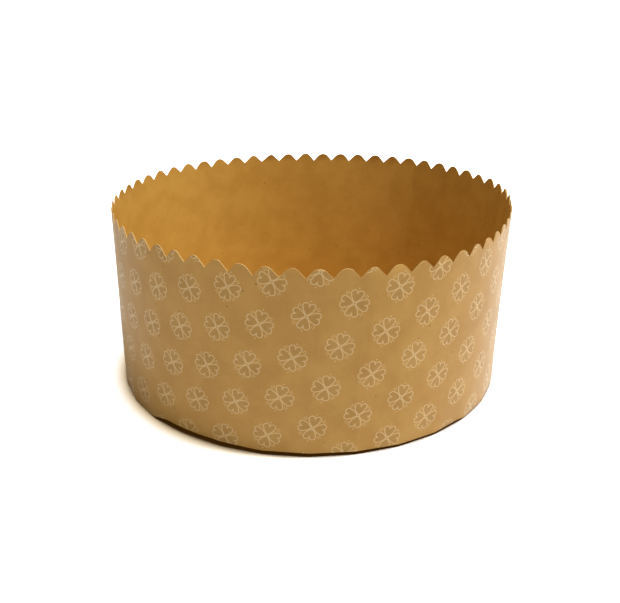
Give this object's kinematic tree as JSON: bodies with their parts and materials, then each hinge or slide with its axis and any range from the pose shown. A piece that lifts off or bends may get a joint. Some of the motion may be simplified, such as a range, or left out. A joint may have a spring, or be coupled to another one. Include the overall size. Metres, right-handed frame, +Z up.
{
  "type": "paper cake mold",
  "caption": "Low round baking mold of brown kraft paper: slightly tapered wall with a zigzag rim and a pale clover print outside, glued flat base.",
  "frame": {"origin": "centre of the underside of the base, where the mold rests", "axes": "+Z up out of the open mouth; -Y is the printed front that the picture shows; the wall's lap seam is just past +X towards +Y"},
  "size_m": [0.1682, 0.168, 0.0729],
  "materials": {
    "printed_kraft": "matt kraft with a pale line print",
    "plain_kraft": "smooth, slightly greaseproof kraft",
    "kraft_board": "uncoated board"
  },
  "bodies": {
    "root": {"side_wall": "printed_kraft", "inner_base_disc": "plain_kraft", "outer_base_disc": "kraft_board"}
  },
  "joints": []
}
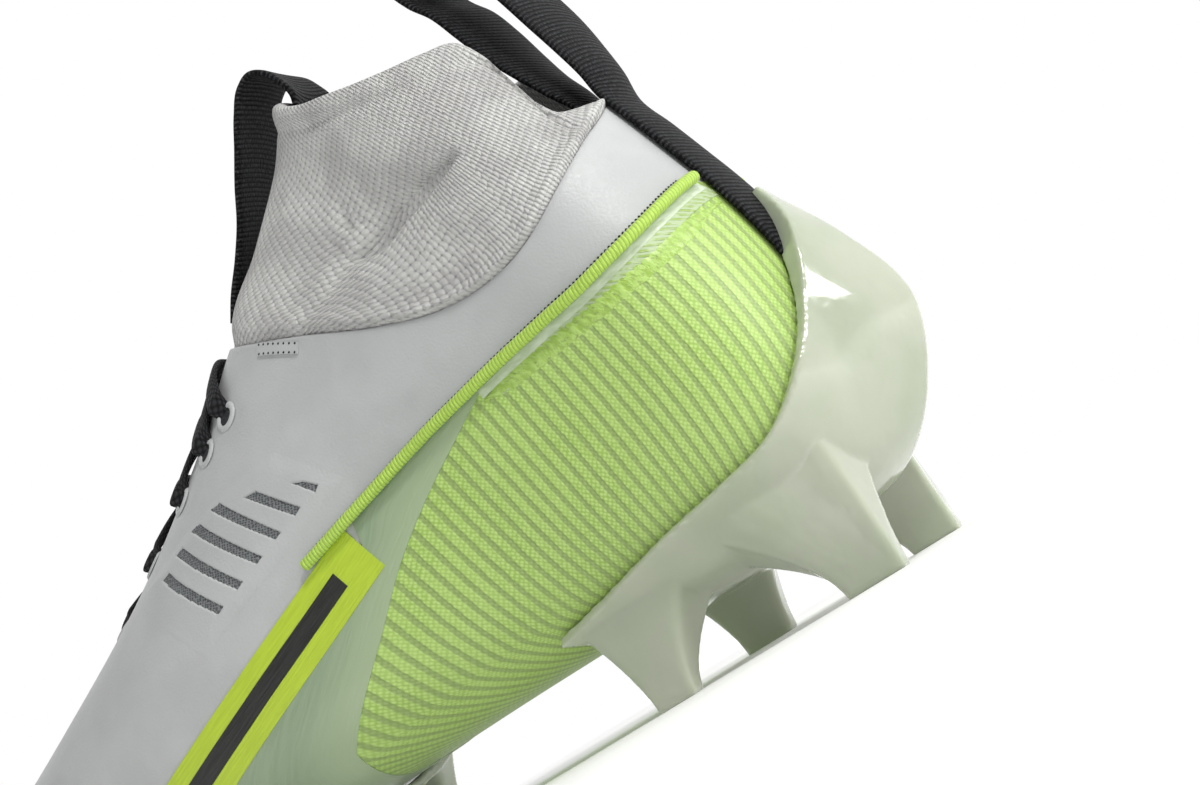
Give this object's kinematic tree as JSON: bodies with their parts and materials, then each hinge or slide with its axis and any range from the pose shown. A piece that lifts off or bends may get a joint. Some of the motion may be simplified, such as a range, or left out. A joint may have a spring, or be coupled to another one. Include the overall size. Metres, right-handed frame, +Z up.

::::::::::

Output the full listing without altering anything.

## RESPONSE
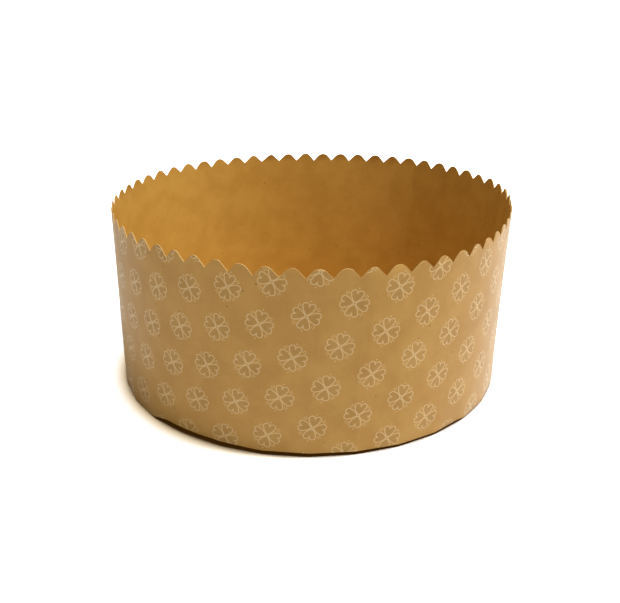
Give this object's kinematic tree as JSON: bodies with their parts and materials, then each hinge or slide with its axis and any range from the pose shown. A piece that lifts off or bends may get a joint. Some of the motion may be simplified, such as a range, or left out. A joint may have a spring, or be coupled to another one. Include the overall size. Metres, right-handed frame, +Z up.
{
  "type": "paper cake mold",
  "caption": "Low round baking mold of brown kraft paper: slightly tapered wall with a zigzag rim and a pale clover print outside, glued flat base.",
  "frame": {"origin": "centre of the underside of the base, where the mold rests", "axes": "+Z up out of the open mouth; -Y is the printed front that the picture shows; the wall's lap seam is just past +X towards +Y"},
  "size_m": [0.1682, 0.168, 0.0729],
  "materials": {
    "printed_kraft": "matt kraft with a pale line print",
    "plain_kraft": "smooth, slightly greaseproof kraft",
    "kraft_board": "uncoated board"
  },
  "bodies": {
    "root": {"side_wall": "printed_kraft", "inner_base_disc": "plain_kraft", "outer_base_disc": "kraft_board"}
  },
  "joints": []
}
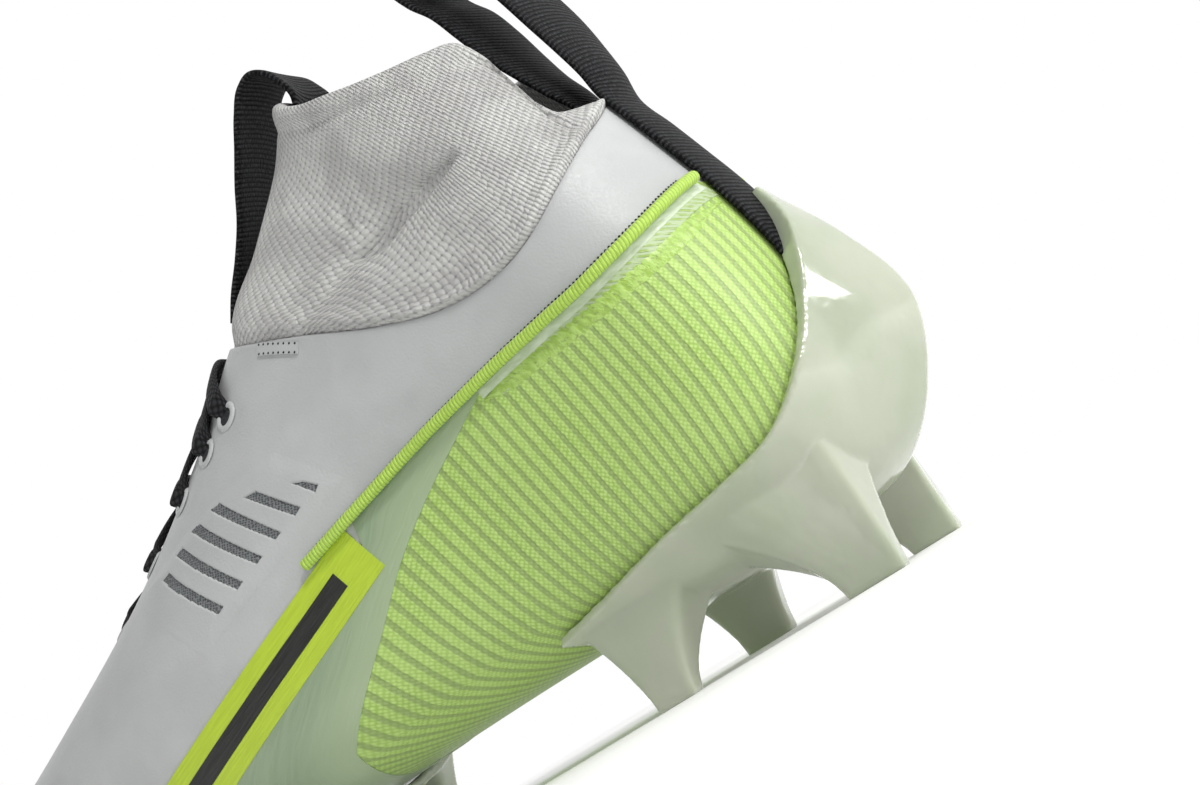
Give this object's kinematic tree as JSON: bodies with their parts and materials, then each hinge or slide with its axis and any range from the pose shown. A piece that lifts off or bends may get a joint. Some of the motion may be simplified, such as a range, or left out. A joint may have a spring, or be coupled to another one. Include the overall size. Metres, right-handed frame, +Z up.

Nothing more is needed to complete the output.